====== Provided records ======

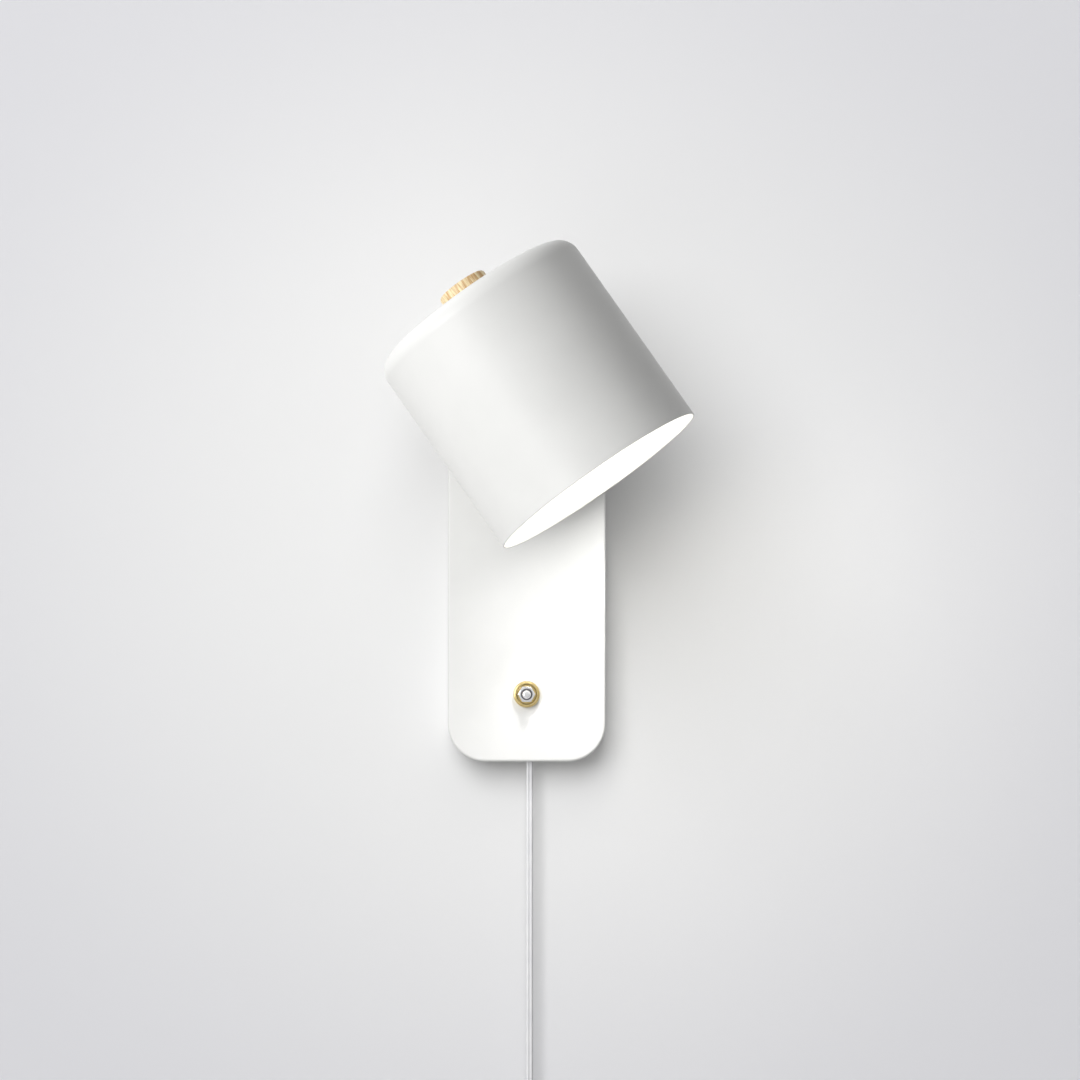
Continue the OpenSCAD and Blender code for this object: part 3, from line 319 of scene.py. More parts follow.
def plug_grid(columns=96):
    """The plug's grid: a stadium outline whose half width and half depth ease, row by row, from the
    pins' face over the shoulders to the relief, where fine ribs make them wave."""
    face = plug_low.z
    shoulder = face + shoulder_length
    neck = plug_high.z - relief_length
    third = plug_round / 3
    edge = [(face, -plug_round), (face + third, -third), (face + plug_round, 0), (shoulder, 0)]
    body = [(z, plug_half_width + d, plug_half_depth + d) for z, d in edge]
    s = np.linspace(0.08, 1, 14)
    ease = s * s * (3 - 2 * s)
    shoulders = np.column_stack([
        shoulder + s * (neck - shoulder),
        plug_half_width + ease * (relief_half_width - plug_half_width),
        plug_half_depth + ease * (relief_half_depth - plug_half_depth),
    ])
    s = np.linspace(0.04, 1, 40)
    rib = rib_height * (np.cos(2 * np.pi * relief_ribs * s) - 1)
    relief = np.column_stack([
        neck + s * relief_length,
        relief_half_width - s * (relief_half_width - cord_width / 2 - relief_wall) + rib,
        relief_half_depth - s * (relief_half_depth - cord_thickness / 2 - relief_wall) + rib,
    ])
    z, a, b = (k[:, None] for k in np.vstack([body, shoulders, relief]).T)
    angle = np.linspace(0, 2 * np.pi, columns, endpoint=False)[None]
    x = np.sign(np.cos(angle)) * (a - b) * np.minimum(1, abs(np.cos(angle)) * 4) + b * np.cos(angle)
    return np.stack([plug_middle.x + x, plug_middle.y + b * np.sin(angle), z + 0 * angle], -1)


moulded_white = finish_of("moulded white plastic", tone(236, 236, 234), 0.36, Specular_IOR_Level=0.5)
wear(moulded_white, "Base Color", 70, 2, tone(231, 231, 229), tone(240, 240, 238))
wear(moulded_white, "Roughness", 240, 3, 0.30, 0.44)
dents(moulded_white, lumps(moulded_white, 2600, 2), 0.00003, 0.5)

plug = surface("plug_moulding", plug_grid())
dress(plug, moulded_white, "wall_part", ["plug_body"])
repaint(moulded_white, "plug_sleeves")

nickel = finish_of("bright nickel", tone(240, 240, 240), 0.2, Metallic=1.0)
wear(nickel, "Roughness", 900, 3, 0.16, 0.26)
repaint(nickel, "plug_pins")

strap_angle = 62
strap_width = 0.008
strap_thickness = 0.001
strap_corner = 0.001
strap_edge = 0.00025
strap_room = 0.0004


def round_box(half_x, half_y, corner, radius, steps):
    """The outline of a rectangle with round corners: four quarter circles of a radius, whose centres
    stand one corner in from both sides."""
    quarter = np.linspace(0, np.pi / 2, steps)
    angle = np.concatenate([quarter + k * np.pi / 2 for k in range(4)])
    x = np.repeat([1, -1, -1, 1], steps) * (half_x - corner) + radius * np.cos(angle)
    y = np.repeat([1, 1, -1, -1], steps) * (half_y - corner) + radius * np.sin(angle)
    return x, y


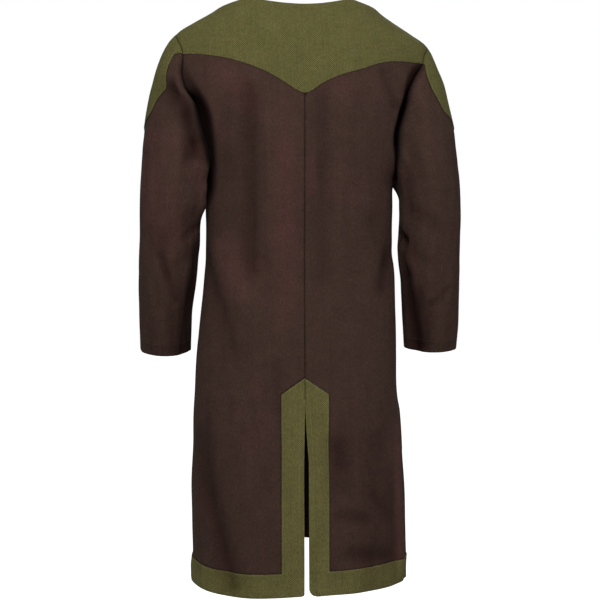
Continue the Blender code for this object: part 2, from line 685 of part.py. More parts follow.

======

▶ **Stated task**
Copy the data above exactly. Every line must be included.

▶ **Exercise result**
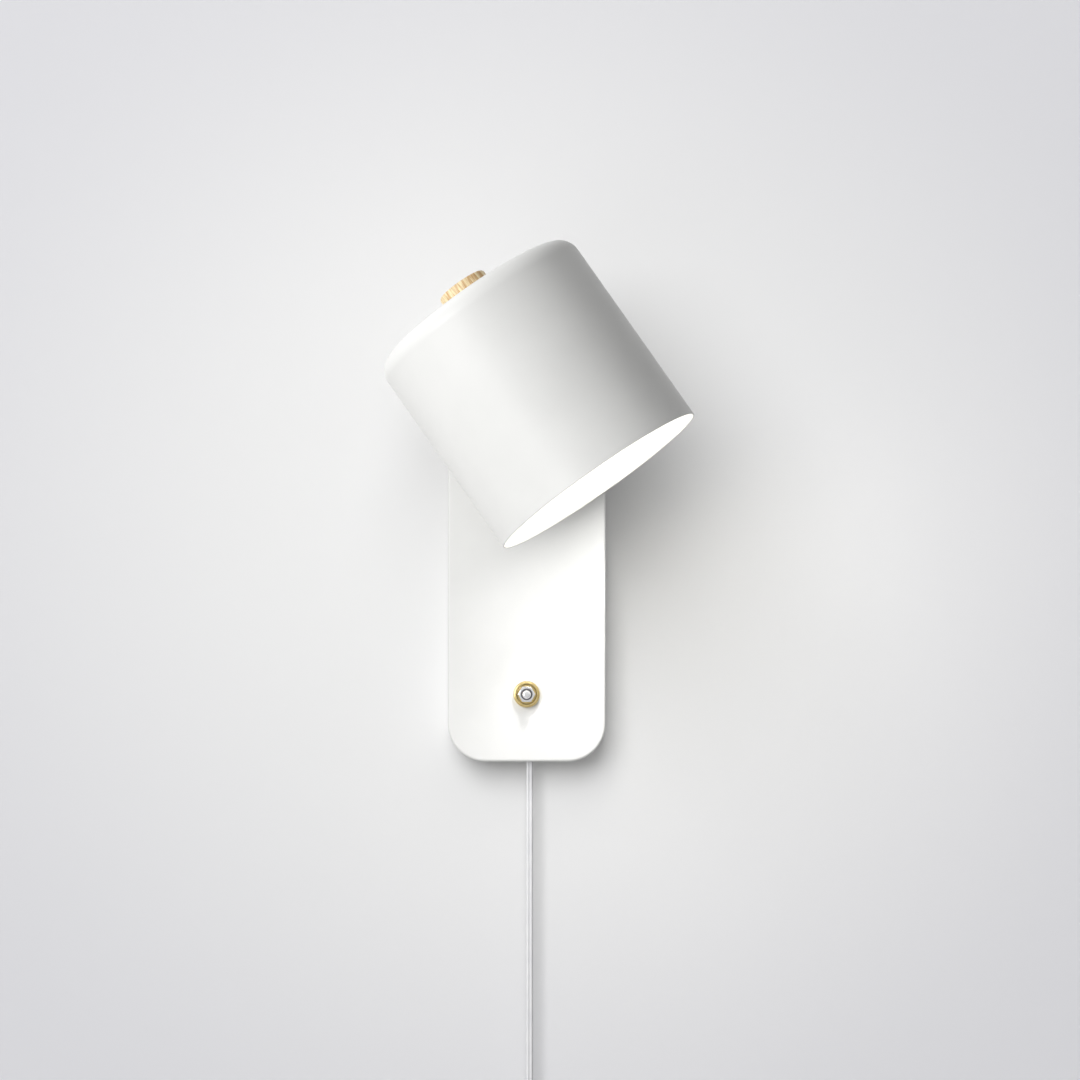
Continue the OpenSCAD and Blender code for this object: part 3, from line 319 of scene.py. More parts follow.
def plug_grid(columns=96):
    """The plug's grid: a stadium outline whose half width and half depth ease, row by row, from the
    pins' face over the shoulders to the relief, where fine ribs make them wave."""
    face = plug_low.z
    shoulder = face + shoulder_length
    neck = plug_high.z - relief_length
    third = plug_round / 3
    edge = [(face, -plug_round), (face + third, -third), (face + plug_round, 0), (shoulder, 0)]
    body = [(z, plug_half_width + d, plug_half_depth + d) for z, d in edge]
    s = np.linspace(0.08, 1, 14)
    ease = s * s * (3 - 2 * s)
    shoulders = np.column_stack([
        shoulder + s * (neck - shoulder),
        plug_half_width + ease * (relief_half_width - plug_half_width),
        plug_half_depth + ease * (relief_half_depth - plug_half_depth),
    ])
    s = np.linspace(0.04, 1, 40)
    rib = rib_height * (np.cos(2 * np.pi * relief_ribs * s) - 1)
    relief = np.column_stack([
        neck + s * relief_length,
        relief_half_width - s * (relief_half_width - cord_width / 2 - relief_wall) + rib,
        relief_half_depth - s * (relief_half_depth - cord_thickness / 2 - relief_wall) + rib,
    ])
    z, a, b = (k[:, None] for k in np.vstack([body, shoulders, relief]).T)
    angle = np.linspace(0, 2 * np.pi, columns, endpoint=False)[None]
    x = np.sign(np.cos(angle)) * (a - b) * np.minimum(1, abs(np.cos(angle)) * 4) + b * np.cos(angle)
    return np.stack([plug_middle.x + x, plug_middle.y + b * np.sin(angle), z + 0 * angle], -1)


moulded_white = finish_of("moulded white plastic", tone(236, 236, 234), 0.36, Specular_IOR_Level=0.5)
wear(moulded_white, "Base Color", 70, 2, tone(231, 231, 229), tone(240, 240, 238))
wear(moulded_white, "Roughness", 240, 3, 0.30, 0.44)
dents(moulded_white, lumps(moulded_white, 2600, 2), 0.00003, 0.5)

plug = surface("plug_moulding", plug_grid())
dress(plug, moulded_white, "wall_part", ["plug_body"])
repaint(moulded_white, "plug_sleeves")

nickel = finish_of("bright nickel", tone(240, 240, 240), 0.2, Metallic=1.0)
wear(nickel, "Roughness", 900, 3, 0.16, 0.26)
repaint(nickel, "plug_pins")

strap_angle = 62
strap_width = 0.008
strap_thickness = 0.001
strap_corner = 0.001
strap_edge = 0.00025
strap_room = 0.0004


def round_box(half_x, half_y, corner, radius, steps):
    """The outline of a rectangle with round corners: four quarter circles of a radius, whose centres
    stand one corner in from both sides."""
    quarter = np.linspace(0, np.pi / 2, steps)
    angle = np.concatenate([quarter + k * np.pi / 2 for k in range(4)])
    x = np.repeat([1, -1, -1, 1], steps) * (half_x - corner) + radius * np.cos(angle)
    y = np.repeat([1, 1, -1, -1], steps) * (half_y - corner) + radius * np.sin(angle)
    return x, y


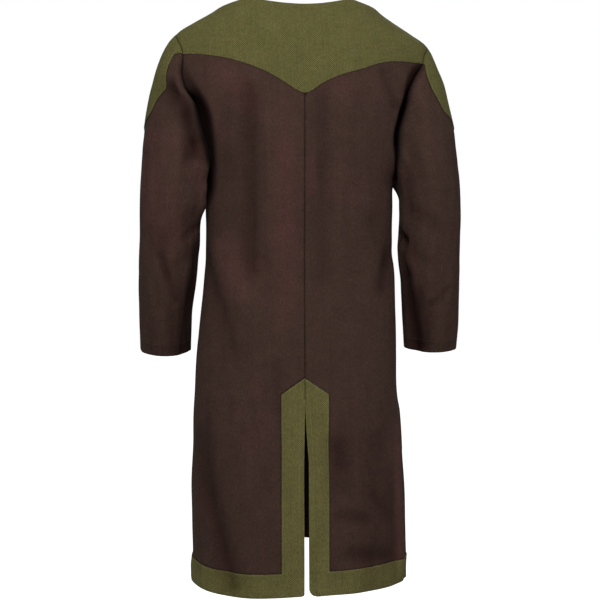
Continue the Blender code for this object: part 2, from line 685 of part.py. More parts follow.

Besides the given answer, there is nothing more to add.